Q: How do your teachers here feel about this unique experiment? Do they feel a sense of enthusiasm? Do teachers from different backgrounds get on well together?

   A: Viewing it from the point of view of someone who has been very close to the school, I can say the teachers get on extremely well together. In fact, it is never discussed. The prime requirement of a teacher coming to a school like this is commitment. And I believe that every single teacher in this school has commitment. The teachers have supported the governors of the school and the trustees of the All Children Together Movement magnificently.

Q: Are the students themselves getting on together? Is the experiment working out in practical terms on the grass roots level?

   A: To that I can give a very clear affirmative. We treat our children in this school as ordinary children. They are not elitist in any way and there is no attempt within the school to put an elitist cover on either teachers or governors or children or parents. I would know we had failed if this were to occur.

Q: I realize that Lagan, or any institution like it, is not a cure for all the ills in Northern Ireland. But do you believe you will markedly change some of the bitter hatreds that have been built up over a long period of time?

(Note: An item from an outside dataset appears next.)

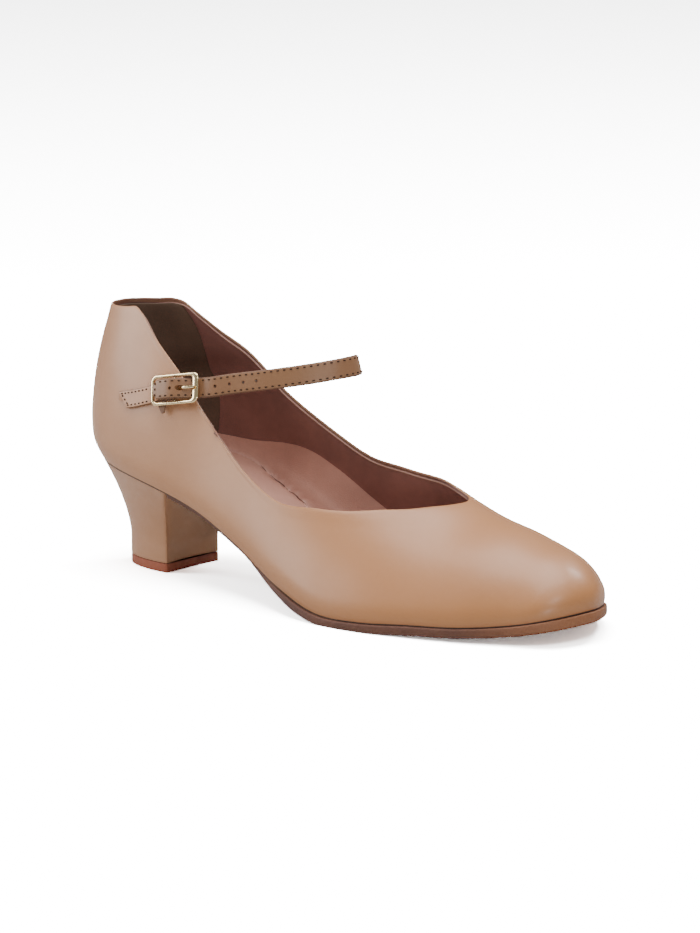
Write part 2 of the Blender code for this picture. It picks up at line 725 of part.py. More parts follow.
def build_tab(material, collection, cutters):
    """The short tab sewn to the outer quarter. It loops round the middle bar, slotted there for
    the prong."""
    axes = buckle_axes()
    lift = CLEARANCE + TAB_THICKNESS / 2
    on_quarter = [seat_on_upper(row, OUTER, lift) for row in TAB_ON_QUARTER]
    path = [seat[0] for seat in on_quarter]
    low = lift - BUCKLE_STAND_OFF
    path += [axes @ Vector((in_buckle(along), 0, low)) for along in TAB_TO_LOOP]
    radius = LOOP_RADIUS - TAB_THICKNESS / 2
    for turn in np.linspace(TAB_LOOP_START, TAB_LOOP_END, 7):
        along = BAR_FROM_END + radius * math.cos(turn)
        out = radius * math.sin(turn) - BAR_DROP
        path.append(axes @ Vector((along, 0, out)))
    centres = resample(path, TAB_STEPS)
    across = axes.to_3x3() @ Vector((0, 1, 0))
    ups = [across] * len(centres)
    widths = [TAB_WIDTH] * len(centres)
    tab = band_solid("buckle_tab", centres, ups, widths, TAB_THICKNESS, material, collection)
    size = (PRONG_SLOT_LENGTH, PRONG_SLEEVE_WIDTH + 2 * PRONG_ROOM, CUTTER_REACH)
    centre = (BAR_FROM_END - PRONG_SLOT_BEHIND + PRONG_SLOT_LENGTH / 2, 0, 0)
    slot = box_cutter("prong_slot", axes, centre, size, cutters)
    boolean(tab, slot, "DIFFERENCE", "Prong slot")
    end = on_quarter[0]
    slant = math.atan2(TAB_SLANT, TAB_WIDTH)
    corner = Matrix.Translation(end[0]) @ axes.to_3x3().to_4x4()
    corner = corner @ Matrix.Rotation(slant, 4, "Z")
    size = (CUTTER_REACH, 2 * CUTTER_REACH, CUTTER_REACH)
    centre = ((TAB_SLANT - CUTTER_REACH) / 2, 0, 0)
    trim = box_cutter("tab_end", corner, centre, size, cutters)
    boolean(tab, trim, "DIFFERENCE", "Slanted end")
    return tab


def rounded_rectangle(left, right, half_height, corner):
    """Corner points round a rectangle, anticlockwise from its lower right."""
    found = []
    for centre_x, centre_y, start in (
        (right - corner, -half_height + corner, -90),
        (right - corner, half_height - corner, 0),
        (left + corner, half_height - corner, 90),
        (left + corner, -half_height + corner, 180),
    ):
        for step in range(CORNER_STEPS + 1):
            turn = math.radians(start + 90 * step / CORNER_STEPS)
            found.append((centre_x + corner * math.cos(turn), centre_y + corner * math.sin(turn)))
    return found


def build_buckle_frame(material, collection, cutters):
    """A rounded frame with a broad end bar, and the middle bar joined into its sides."""
    outer = rounded_rectangle(0, BUCKLE_LENGTH, BUCKLE_HEIGHT / 2, BUCKLE_CORNER)
    inner = rounded_rectangle(
        BUCKLE_WIRE,
        BUCKLE_LENGTH - BUCKLE_END_BAR,
        BUCKLE_HEIGHT / 2 - BUCKLE_WIRE,
        BUCKLE_CORNER - BUCKLE_WIRE,
    )
    deep = BUCKLE_WIRE / 2
    ease = BUCKLE_EDGE
    profile = []
    outer_in = rounded_rectangle(
        ease, BUCKLE_LENGTH - ease, BUCKLE_HEIGHT / 2 - ease, BUCKLE_CORNER - ease
    )
    inner_out = rounded_rectangle(
        BUCKLE_WIRE - ease,
        BUCKLE_LENGTH - BUCKLE_END_BAR + ease,
        BUCKLE_HEIGHT / 2 - BUCKLE_WIRE + ease,
        BUCKLE_CORNER - BUCKLE_WIRE + ease,
    )
    for outline, level in (
        (outer, -deep + ease),
        (outer, deep - ease),
        (outer_in, deep),
        (inner_out, deep),
        (inner, deep - ease),
        (inner, -deep + ease),
        (inner_out, -deep),
        (outer_in, -deep),
    ):
        profile.append([Vector((x, y, level)) for x, y in outline])
    axes = buckle_axes()
    count = len(outer)
    points = [axes @ point for ring in profile for point in ring]
    faces = []
    for ring in range(len(profile)):
        after_ring = (ring + 1) % len(profile)
        for index in range(count):
            beside = (index + 1) % count
            faces.append(
                (
                    ring * count + index,
                    ring * count + beside,
                    after_ring * count + beside,
                    after_ring * count + index,
                )
            )
    frame = make_piece("buckle_frame", points, faces, material, collection)
    bar = cylinder_across("middle_bar", axes, BAR_RADIUS, BUCKLE_HEIGHT - BUCKLE_WIRE, cutters)
    boolean(frame, bar, "UNION", "Middle bar")
    return frame


def cylinder_across(name, axes, radius, length, collection):
    """A helper rod across the strap on the middle bar's line."""
    mesh = bpy.data.meshes.new(name)
    shape = bmesh.new()
    bmesh.ops.create_cone(
        shape, cap_ends=True, segments=ROD_SIDES, radius1=radius, radius2=radius, depth=length
    )
    bmesh.ops.rotate(shape, matrix=Matrix.Rotation(math.pi / 2, 3, "X"), verts=shape.verts)
    bmesh.ops.translate(shape, vec=(BAR_FROM_END, 0, -BAR_DROP), verts=shape.verts)
    bmesh.ops.transform(shape, matrix=axes, verts=shape.verts)
    shape.to_mesh(mesh)
    shape.free()
    made = bpy.data.objects.new(name, mesh)
    made.display_type = "WIRE"
    made.hide_render = True
    collection.objects.link(made)
    return made


def build_prong(material, collection, cutters):
    """The prong: a sleeve round the middle bar and a wire that lies on the end bar."""
    axes = buckle_axes()
    curve = bpy.data.curves.new("buckle_prong", "CURVE")
    curve.dimensions = "3D"
    curve.bevel_depth = PRONG_RADIUS
    curve.bevel_resolution = 2
    curve.use_fill_caps = True
    spline = curve.splines.new("POLY")
    rows = [(in_buckle(row.along), 0, row.out * (ON_FRAME + BAR_DROP) - BAR_DROP) for row in PRONG_PATH]
    path = resample(rows, PRONG_STEPS)
    spline.points.add(len(path) - 1)
    for point, place in zip(spline.points, path):
        point.co = (*(axes @ place), 1)
    wire = bpy.data.objects.new("prong_wire", curve)
    collection.objects.link(wire)
    bpy.context.view_layer.update()
    graph = bpy.context.evaluated_depsgraph_get()
    mesh = bpy.data.meshes.new_from_object(wire.evaluated_get(graph))
    bpy.data.objects.remove(wire)
    shape = bmesh.new()
    shape.from_mesh(mesh)
    bmesh.ops.remove_doubles(shape, verts=shape.verts, dist=WELD_DISTANCE)
    shape.to_mesh(mesh)
    shape.free()
    mesh.name = "buckle_prong"
    mesh.materials.clear()
    mesh.materials.append(material)
    prong = bpy.data.objects.new("buckle_prong", mesh)
    collection.objects.link(prong)
    bore = BAR_RADIUS + CLEARANCE
    sleeve = cylinder_across("sleeve", axes, bore + PRONG_SLEEVE_WALL, PRONG_SLEEVE_WIDTH, cutters)
    boolean(prong, sleeve, "UNION", "Sleeve")
    hole = cylinder_across("sleeve_bore", axes, bore, PRONG_SLEEVE_WIDTH * 2, cutters)
    boolean(prong, hole, "DIFFERENCE", "Sleeve bore")
    return prong


def build():
    clear_scene()
    shoe = collection_named("character_shoe")
    cutters = collection_named("cutters", hidden=True)
    upper_leather = make_material("upper_leather", (0.55, 0.34, 0.22), 0.35)
    strap_leather = make_material("strap_leather", (0.53, 0.32, 0.20), 0.40)
    sock = make_material("insole_sock", (0.45, 0.23, 0.17), 0.60)
    sole_leather = make_material("sole_leather", (0.30, 0.13, 0.07), 0.55)
    heel_leather = make_material("heel_leather", (0.52, 0.31, 0.19), 0.35)
    lift = make_material("lift", (0.36, 0.12, 0.07), 0.60)
    brass = make_material("buckle_metal", (0.80, 0.66, 0.38), 0.20, 1.0)
    made = [
        build_upper(upper_leather, shoe),
        build_insole(sock, shoe),
        build_outsole(sole_leather, shoe),
        build_heel(heel_leather, shoe),
        build_top_lift(lift, shoe),
        build_strap(strap_leather, shoe, cutters),
        build_tab(strap_leather, shoe, cutters),
        build_buckle_frame(brass, shoe, cutters),
        build_prong(brass, shoe, cutters),
    ]
    shift = Matrix.Translation(Vector(-ORIGIN))
    for thing in made + list(cutters.objects):
        thing.data.transform(shift)


build()
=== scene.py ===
import math
from collections import namedtuple

import bmesh
import bpy
import numpy as np
from mathutils import Matrix, Vector


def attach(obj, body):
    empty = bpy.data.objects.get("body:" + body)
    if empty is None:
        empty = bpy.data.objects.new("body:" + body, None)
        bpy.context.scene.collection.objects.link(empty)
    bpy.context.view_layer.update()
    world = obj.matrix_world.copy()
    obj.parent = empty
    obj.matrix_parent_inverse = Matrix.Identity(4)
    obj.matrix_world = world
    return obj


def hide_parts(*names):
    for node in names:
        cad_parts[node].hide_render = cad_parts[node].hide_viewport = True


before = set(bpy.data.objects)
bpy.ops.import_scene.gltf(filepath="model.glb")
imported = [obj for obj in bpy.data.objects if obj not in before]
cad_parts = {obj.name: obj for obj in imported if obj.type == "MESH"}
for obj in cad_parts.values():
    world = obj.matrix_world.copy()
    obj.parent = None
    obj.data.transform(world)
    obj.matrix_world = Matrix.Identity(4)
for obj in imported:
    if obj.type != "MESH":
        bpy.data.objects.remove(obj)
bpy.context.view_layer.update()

# Outer leather
# One piece of tan leather with a smooth, half-gloss finish, drawn over the last and folded in at
# the topline. It is the last's own form, so the last's sizes and sections come first.
FOOT_LENGTH = 0.2335
BALL_WIDTH = 0.078
HEEL_RISE = 0.0406  # feather line over the floor at the back
TOE_SPRING = 0.0079
INSTEP_RISE = 0.0581  # ridge over the feather line at the instep
BACK_ROUND = 0.0460  # length of the rounded back, seen from above
BACK_FULLNESS = 2.36
TOE_ROUND = 0.0287  # length of the rounded toe, seen from above
TOE_FULLNESS = 2.06
TOE_BOX = 0.0226  # length over which the ridge falls to the toe
TOE_BOX_FULLNESS = 2.26
SIDE_FULLNESS = 1.49
RIDGE_FULLNESS = 2.00
RIDGE_LEAN_START = 1.6
FEATHER_TUCK = 0.0014  # how far the upper turns in under the last at the feather line
FEATHER_TUCK_RISE = 0.008
FEATHER_TUCK_FADE = 0.012  # half width below which the tuck gets smaller
TOE_TUCK_LENGTH = 0.048
BACK_CURVE_REACH = 0.060
BACK_CURVE_FADE = 1.5
UPPER_WALL = 0.0016
CLEARANCE = 0.0003
BACK_RISE = 0.0560  # topline over the feather line at the back
THROAT_FROM_BACK = 0.1685
OUTSOLE_THICKNESS = 0.0032
STANDING_FLAT = 0.0002  # how much the ball's curve is cut flat where it stands
LIFT_BACK = 0.0145  # back of the top lift from the back of the shoe
LIFT_LENGTH = 0.0277
HEEL_INWARD = 0.0004  # the lift's middle line, to the inner side
SOLE_LINE = OUTSOLE_THICKNESS - STANDING_FLAT + CLEARANCE
ORIGIN = np.array((LIFT_BACK + LIFT_LENGTH / 2, HEEL_INWARD, 0.0))
OUTER = -1
INNER = 1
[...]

   A: We firmly believe that we can contribute in a positive way to the amelioration of the feelings that over the past 14 years have risen to great heights, at times with appalling losses in human life and in human dignity.
   We — trustees and teachers alike — know that there is no overnight cure for this. But we believe that the contribution which All Children Together Movement has made in Lagan College will have an impact upon the general scene in education.
   Our whole target has been to provide a positive contribution and we have never, and will never, become destructive critics of either of the two predominant systems in the country, i.e. the Catholic maintained system or the controlled ipso facto Protestant system. That is not our way of approaching the matter.